[Supplied information start]

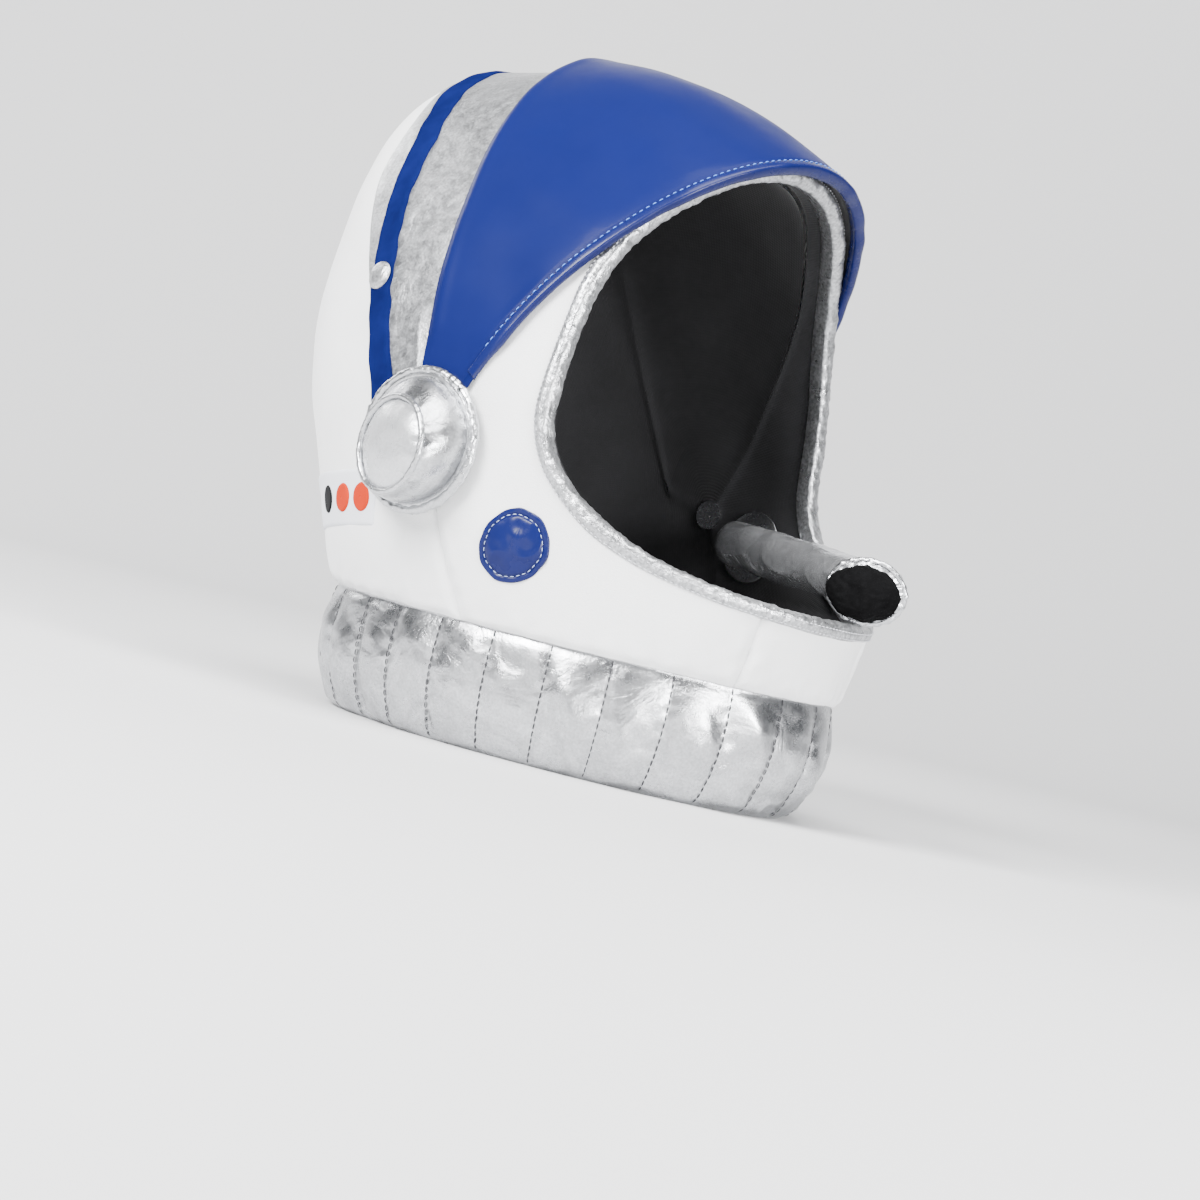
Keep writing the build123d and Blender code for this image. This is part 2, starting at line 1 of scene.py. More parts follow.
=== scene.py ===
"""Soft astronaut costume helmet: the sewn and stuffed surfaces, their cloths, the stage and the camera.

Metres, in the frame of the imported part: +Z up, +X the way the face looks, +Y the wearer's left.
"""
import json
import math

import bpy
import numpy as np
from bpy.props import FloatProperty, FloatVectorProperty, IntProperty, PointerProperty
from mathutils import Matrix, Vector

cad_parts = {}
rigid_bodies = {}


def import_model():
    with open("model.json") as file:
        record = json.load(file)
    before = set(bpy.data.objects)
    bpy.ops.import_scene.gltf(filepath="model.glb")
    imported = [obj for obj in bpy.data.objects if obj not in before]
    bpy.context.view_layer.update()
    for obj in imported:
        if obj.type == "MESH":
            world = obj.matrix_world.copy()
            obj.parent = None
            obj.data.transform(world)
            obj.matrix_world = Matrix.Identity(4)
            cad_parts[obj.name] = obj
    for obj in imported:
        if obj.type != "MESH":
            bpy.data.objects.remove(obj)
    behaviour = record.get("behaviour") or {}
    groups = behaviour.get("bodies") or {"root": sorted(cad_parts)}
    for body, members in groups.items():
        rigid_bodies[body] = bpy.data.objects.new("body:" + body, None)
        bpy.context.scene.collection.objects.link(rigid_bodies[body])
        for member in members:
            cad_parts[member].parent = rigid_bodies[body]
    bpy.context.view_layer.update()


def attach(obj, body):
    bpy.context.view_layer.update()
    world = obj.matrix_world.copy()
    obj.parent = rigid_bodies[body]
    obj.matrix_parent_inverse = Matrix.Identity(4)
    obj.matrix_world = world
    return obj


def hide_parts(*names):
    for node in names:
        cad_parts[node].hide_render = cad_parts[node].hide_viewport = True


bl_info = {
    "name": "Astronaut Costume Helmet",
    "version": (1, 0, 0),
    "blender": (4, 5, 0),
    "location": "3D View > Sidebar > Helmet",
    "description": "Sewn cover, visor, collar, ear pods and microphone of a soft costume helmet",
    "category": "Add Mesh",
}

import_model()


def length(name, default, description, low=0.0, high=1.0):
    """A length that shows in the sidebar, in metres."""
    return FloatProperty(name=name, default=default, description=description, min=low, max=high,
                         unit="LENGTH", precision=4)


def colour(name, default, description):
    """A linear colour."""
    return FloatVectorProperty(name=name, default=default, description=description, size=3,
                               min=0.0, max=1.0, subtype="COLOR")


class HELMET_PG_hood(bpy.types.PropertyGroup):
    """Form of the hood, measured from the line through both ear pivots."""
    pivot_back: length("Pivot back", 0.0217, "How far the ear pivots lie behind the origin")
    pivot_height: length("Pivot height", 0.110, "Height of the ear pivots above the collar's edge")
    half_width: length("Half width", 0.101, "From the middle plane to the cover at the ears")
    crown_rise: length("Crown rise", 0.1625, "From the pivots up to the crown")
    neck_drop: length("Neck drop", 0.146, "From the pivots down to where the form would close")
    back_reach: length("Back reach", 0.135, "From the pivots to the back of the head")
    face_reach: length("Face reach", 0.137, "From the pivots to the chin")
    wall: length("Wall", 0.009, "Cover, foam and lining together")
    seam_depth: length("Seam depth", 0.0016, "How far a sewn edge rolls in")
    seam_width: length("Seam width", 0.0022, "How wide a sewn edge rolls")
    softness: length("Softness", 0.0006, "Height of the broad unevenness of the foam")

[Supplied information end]

Extract exactly the leading lines of the data, stopping at and including the line with "cad_parts[node].hide_render = cad_parts[node].hide_viewport".

Answer in full:
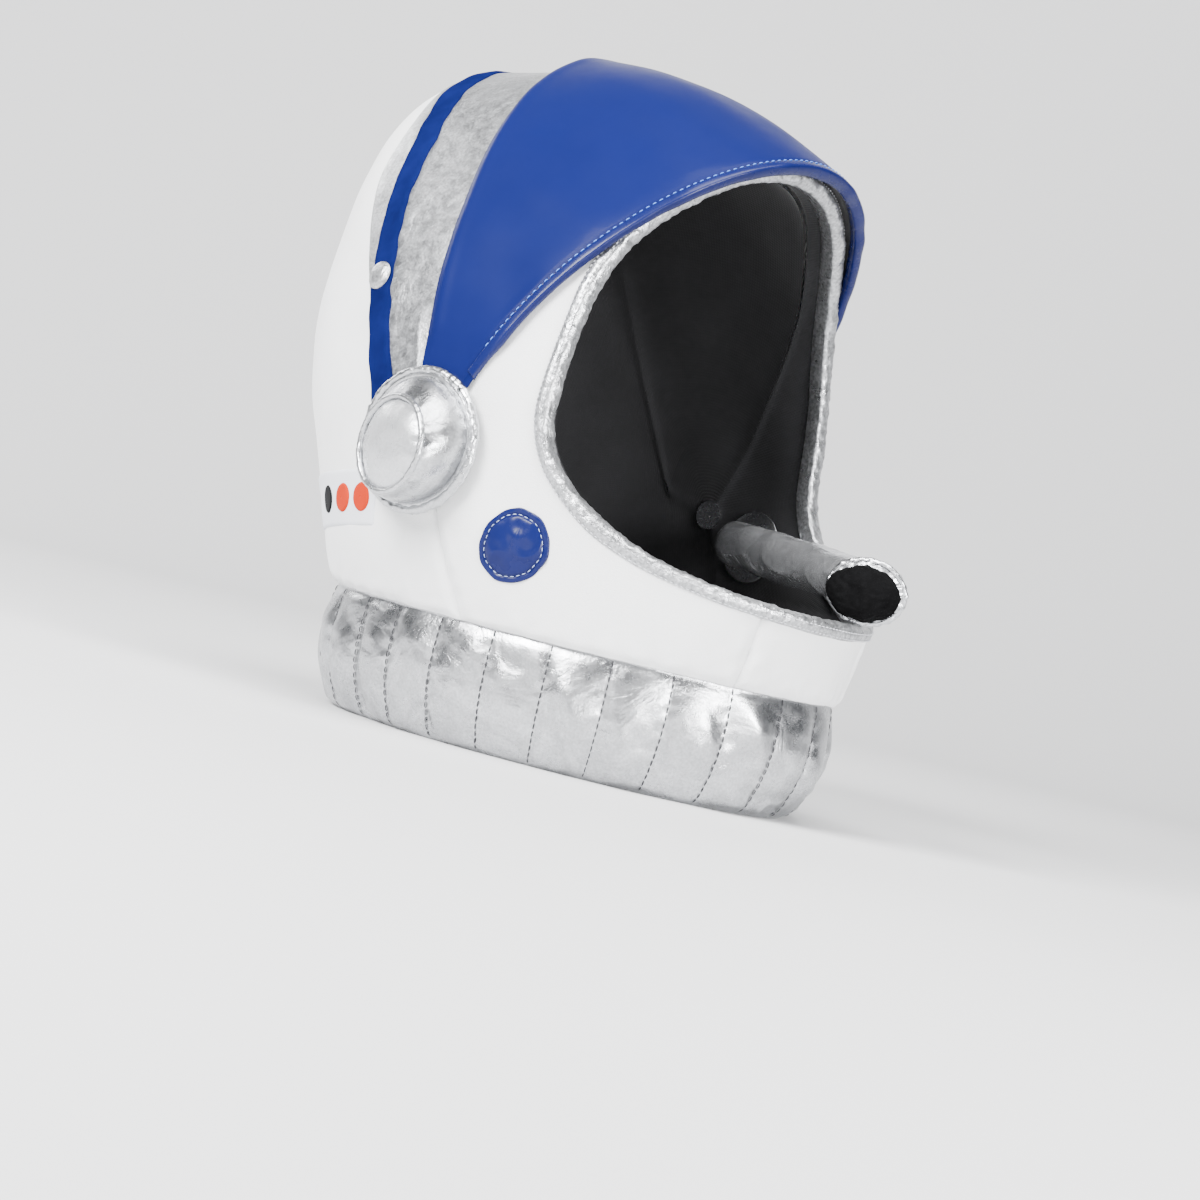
Keep writing the build123d and Blender code for this image. This is part 2, starting at line 1 of scene.py. More parts follow.
=== scene.py ===
"""Soft astronaut costume helmet: the sewn and stuffed surfaces, their cloths, the stage and the camera.

Metres, in the frame of the imported part: +Z up, +X the way the face looks, +Y the wearer's left.
"""
import json
import math

import bpy
import numpy as np
from bpy.props import FloatProperty, FloatVectorProperty, IntProperty, PointerProperty
from mathutils import Matrix, Vector

cad_parts = {}
rigid_bodies = {}


def import_model():
    with open("model.json") as file:
        record = json.load(file)
    before = set(bpy.data.objects)
    bpy.ops.import_scene.gltf(filepath="model.glb")
    imported = [obj for obj in bpy.data.objects if obj not in before]
    bpy.context.view_layer.update()
    for obj in imported:
        if obj.type == "MESH":
            world = obj.matrix_world.copy()
            obj.parent = None
            obj.data.transform(world)
            obj.matrix_world = Matrix.Identity(4)
            cad_parts[obj.name] = obj
    for obj in imported:
        if obj.type != "MESH":
            bpy.data.objects.remove(obj)
    behaviour = record.get("behaviour") or {}
    groups = behaviour.get("bodies") or {"root": sorted(cad_parts)}
    for body, members in groups.items():
        rigid_bodies[body] = bpy.data.objects.new("body:" + body, None)
        bpy.context.scene.collection.objects.link(rigid_bodies[body])
        for member in members:
            cad_parts[member].parent = rigid_bodies[body]
    bpy.context.view_layer.update()


def attach(obj, body):
    bpy.context.view_layer.update()
    world = obj.matrix_world.copy()
    obj.parent = rigid_bodies[body]
    obj.matrix_parent_inverse = Matrix.Identity(4)
    obj.matrix_world = world
    return obj


def hide_parts(*names):
    for node in names:
        cad_parts[node].hide_render = cad_parts[node].hide_viewport = True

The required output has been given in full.